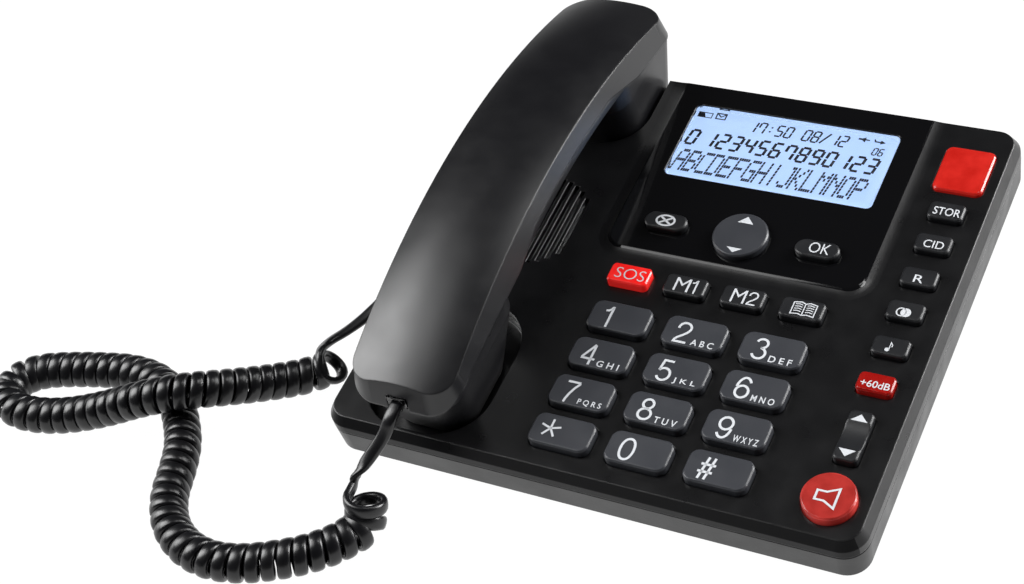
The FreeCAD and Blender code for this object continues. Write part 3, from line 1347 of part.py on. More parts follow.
def curl_points(frames, angles, count):
    """Points of the curls, evenly turned, on a round path about the route."""
    radius = number("curl_radius")
    points = []
    spot = 0
    for index in range(count + 1):
        angle = angles[0] + (angles[-1] - angles[0]) * index / count
        while spot < len(angles) - 2 and angles[spot + 1] < angle:
            spot += 1
        share = (angle - angles[spot]) / (angles[spot + 1] - angles[spot])
        hub, _, side, up = [a + (b - a) * share
                            for a, b in zip(frames[spot], frames[spot + 1])]
        points.append(hub + side * radius * math.cos(angle) - up * radius * math.sin(angle))
    return points


def curl_way(frame, angle):
    """Direction of the wire at a turn angle of the curls."""
    _, way, side, up = frame
    lead = number("curl_pitch / curl_radius") / (2 * math.pi)
    flow = way * lead - side * math.sin(angle) - up * math.cos(angle)
    flow.normalize()
    return flow


def least_gap(points, apart):
    """Least distance between parts of the curls that are over half a curl apart."""
    best = min((points[i] - points[j]).Length
               for i in range(0, len(points), 2) for j in range(i + apart, len(points)))
    return best - number("curl_wire") * math.sqrt(2)


def curly():
    """Curls as one unbroken tube of straight mitred runs: its two ends and its solid."""
    sides = int(SIZE["curl_sides"])
    frames, step = along(CURLY_ROUTE)
    angles, turns = turned(frames, step, math.pi / 2, math.pi)
    points = curl_points(frames, angles, round((angles[-1] - angles[0]) / math.pi * sides / 2))
    wire = number("curl_wire")
    head, tail = curl_way(frames[0], angles[0]) * -1, curl_way(frames[-1], angles[-1])
    ends = [points[0] + head * wire, head, points[-1] + tail * wire, tail]
    path = Part.makePolygon([ends[0]] + points + [ends[2]])
    side = head.cross(Vector(0, 0, 1))
    side.normalize()
    up = side.cross(head)
    corners = [ends[0] + side * (a * wire / 2) + up * (b * wire / 2)
               for a, b in ((-1, -1), (1, -1), (1, 1), (-1, 1), (-1, -1))]
    shape = path.makePipeShell([Part.makePolygon(corners)], True, False, 1)
    print("curly_cord: %d curls, least gap to itself %.2f, volume ratio %.4f" % (
        turns, least_gap(points, sides // 2 + 1), shape.Volume / (wire ** 2 * path.Length)))
    return shape, ends


def cord_shape(label, shape):
    feature = doc.addObject("Part::Feature", label)
    feature.Shape = shape
    keep(feature, label)


def cords():
    """The flat lead from the base, the curls, and the lead up to the handset."""
    radius = number("lead_thick") / 2
    shape, (start, head, end, tail) = curly()
    cord_shape("curly_cord", shape)
    base = deck_point(number("left_u - plug_proud"), number("jack_v"), -number("jack_depth"))
    hand = deck_point(number("handset_u"), number("hand_front - plug_proud"),
                      number("jack_level"))
    into = deck_point(0, 1, 0) - deck_point(0, 0, 0)
    hop = number("lead_hop")
    out = Vector(-1.6 * hop, 0, 0)
    spots = [base, base + out] + [Vector(*p) for p in BASE_LEAD] + [start + head * 1.35 * hop, start]
    cord_shape("base_lead", tube(spots, radius, "base_lead"))
    spots = [end, end + tail * hop] + [Vector(*p) for p in HANDSET_LEAD]
    spots += [hand - into * hop, hand]
    cord_shape("handset_lead", tube(spots, radius, "handset_lead"))


def check_document():
    doc.recompute()
    for thing in doc.Objects:
        if "Invalid" in thing.State or "Error" in thing.State:
            raise RuntimeError("failed: %s %s" % (thing.Name, thing.Label))
    for thing in PARTS:
        shape = thing.Shape
        if shape.isNull() or not shape.isValid():
            raise RuntimeError("bad shape: " + thing.Label)
        if not shape.Solids:
            raise RuntimeError("no solid: " + thing.Label)


def export():
    os.makedirs("parts", exist_ok=True)
    for thing in PARTS:
        thing.Shape.exportStep(os.path.join("parts", thing.Label + ".step"))


def main():
    fill_sheet()
    upper_housing()
    lower_housing()
    keys()
    display()
    lamp()
    board()
    mat()
    loudspeaker()
    hook()
    sockets()
    plugs()
    handset_outer()
    handset_inner()
    capsules()
    screws()
    feet()
    batteries()
    cords()
    check_document()
    export()


if __name__ == "__main__":
    main()
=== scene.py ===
import json
import math

import bpy
from mathutils import Matrix, Vector

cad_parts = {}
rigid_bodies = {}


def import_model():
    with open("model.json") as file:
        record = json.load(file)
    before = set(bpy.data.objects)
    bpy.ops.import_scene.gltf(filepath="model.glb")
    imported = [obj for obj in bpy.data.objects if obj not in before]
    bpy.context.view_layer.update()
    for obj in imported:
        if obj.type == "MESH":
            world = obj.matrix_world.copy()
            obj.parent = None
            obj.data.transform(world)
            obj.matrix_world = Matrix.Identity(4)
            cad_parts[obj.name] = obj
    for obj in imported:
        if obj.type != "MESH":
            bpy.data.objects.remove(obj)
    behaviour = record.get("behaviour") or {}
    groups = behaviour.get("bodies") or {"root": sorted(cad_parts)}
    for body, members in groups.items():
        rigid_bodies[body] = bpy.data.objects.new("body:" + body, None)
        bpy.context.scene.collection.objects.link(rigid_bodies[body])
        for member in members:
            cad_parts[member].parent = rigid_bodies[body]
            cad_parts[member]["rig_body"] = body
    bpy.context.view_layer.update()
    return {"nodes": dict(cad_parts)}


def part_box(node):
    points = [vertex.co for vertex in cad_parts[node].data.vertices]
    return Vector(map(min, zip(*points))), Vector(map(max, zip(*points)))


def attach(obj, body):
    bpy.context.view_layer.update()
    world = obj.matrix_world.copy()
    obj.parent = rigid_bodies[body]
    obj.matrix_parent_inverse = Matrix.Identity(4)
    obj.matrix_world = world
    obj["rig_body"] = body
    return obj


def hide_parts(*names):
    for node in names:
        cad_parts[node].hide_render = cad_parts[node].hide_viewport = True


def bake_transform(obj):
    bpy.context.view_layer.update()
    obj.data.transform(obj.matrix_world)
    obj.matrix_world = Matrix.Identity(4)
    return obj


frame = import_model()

# Big button desk telephone. Lengths are millimetres until they reach a mesh, which is in metres.
# The base has a deck frame: u to the right, v to the back along the sloping deck, n square to it.
MM = 0.001
SLOPE = math.radians(8.5)
DECK_ORIGIN = Vector((19.25, -57.6, 26.5))
DECK = Matrix.Translation(DECK_ORIGIN) @ Matrix.Rotation(SLOPE, 4, "X")
# Height of a printed mark over the face it lies on
LIFT = 0.06

NODES = frame["nodes"]
scene = bpy.context.scene


def to_world(spots):
    """Places of the deck frame, in millimetres, as world points in metres."""
    return [(DECK @ Vector(spot)) * MM for spot in spots]


def deck_box(name):
    """Lowest and highest corner of a node in the deck frame, in millimetres."""
    turn = DECK.inverted()
    spots = [turn @ (v.co / MM) for v in NODES[name].data.vertices]
    low = Vector([min(s[i] for s in spots) for i in range(3)])
    high = Vector([max(s[i] for s in spots) for i in range(3)])
    return low, high


def body_of(name):
    return NODES[name]["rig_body"]


def add_mesh(name, points, faces, material, body, smooth=False):
    """A mesh object in metres that rides on a body, where one is given."""
    mesh = bpy.data.meshes.new(name)
    mesh.from_pydata([tuple(p) for p in points], [], faces)
    mesh.validate()
    mesh.update()
    mesh.materials.append(material)
    if smooth:
        mesh.polygons.foreach_set("use_smooth", [True] * len(mesh.polygons))
    piece = bpy.data.objects.new(name, mesh)
    scene.collection.objects.link(piece)
    if body:
        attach(piece, body)
    return piece


# Materials: noise scales are in waves per metre, heights of grain in metres

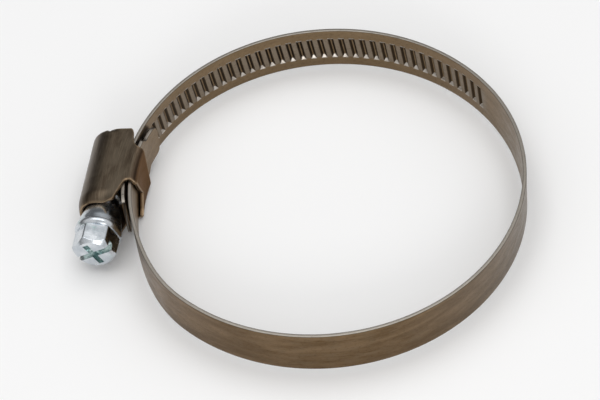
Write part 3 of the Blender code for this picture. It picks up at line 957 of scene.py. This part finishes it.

--- --- ---

▶ **TASK TO COMPLETE**: Begin at the line that has "batteries()" in the entries above; stop after the line that has "obj.parent = rigid_bodies[body]". Transcribe exactly those lines and no others.

▶ **SOLUTION**:
    batteries()
    cords()
    check_document()
    export()


if __name__ == "__main__":
    main()
=== scene.py ===
import json
import math

import bpy
from mathutils import Matrix, Vector

cad_parts = {}
rigid_bodies = {}


def import_model():
    with open("model.json") as file:
        record = json.load(file)
    before = set(bpy.data.objects)
    bpy.ops.import_scene.gltf(filepath="model.glb")
    imported = [obj for obj in bpy.data.objects if obj not in before]
    bpy.context.view_layer.update()
    for obj in imported:
        if obj.type == "MESH":
            world = obj.matrix_world.copy()
            obj.parent = None
            obj.data.transform(world)
            obj.matrix_world = Matrix.Identity(4)
            cad_parts[obj.name] = obj
    for obj in imported:
        if obj.type != "MESH":
            bpy.data.objects.remove(obj)
    behaviour = record.get("behaviour") or {}
    groups = behaviour.get("bodies") or {"root": sorted(cad_parts)}
    for body, members in groups.items():
        rigid_bodies[body] = bpy.data.objects.new("body:" + body, None)
        bpy.context.scene.collection.objects.link(rigid_bodies[body])
        for member in members:
            cad_parts[member].parent = rigid_bodies[body]
            cad_parts[member]["rig_body"] = body
    bpy.context.view_layer.update()
    return {"nodes": dict(cad_parts)}


def part_box(node):
    points = [vertex.co for vertex in cad_parts[node].data.vertices]
    return Vector(map(min, zip(*points))), Vector(map(max, zip(*points)))


def attach(obj, body):
    bpy.context.view_layer.update()
    world = obj.matrix_world.copy()
    obj.parent = rigid_bodies[body]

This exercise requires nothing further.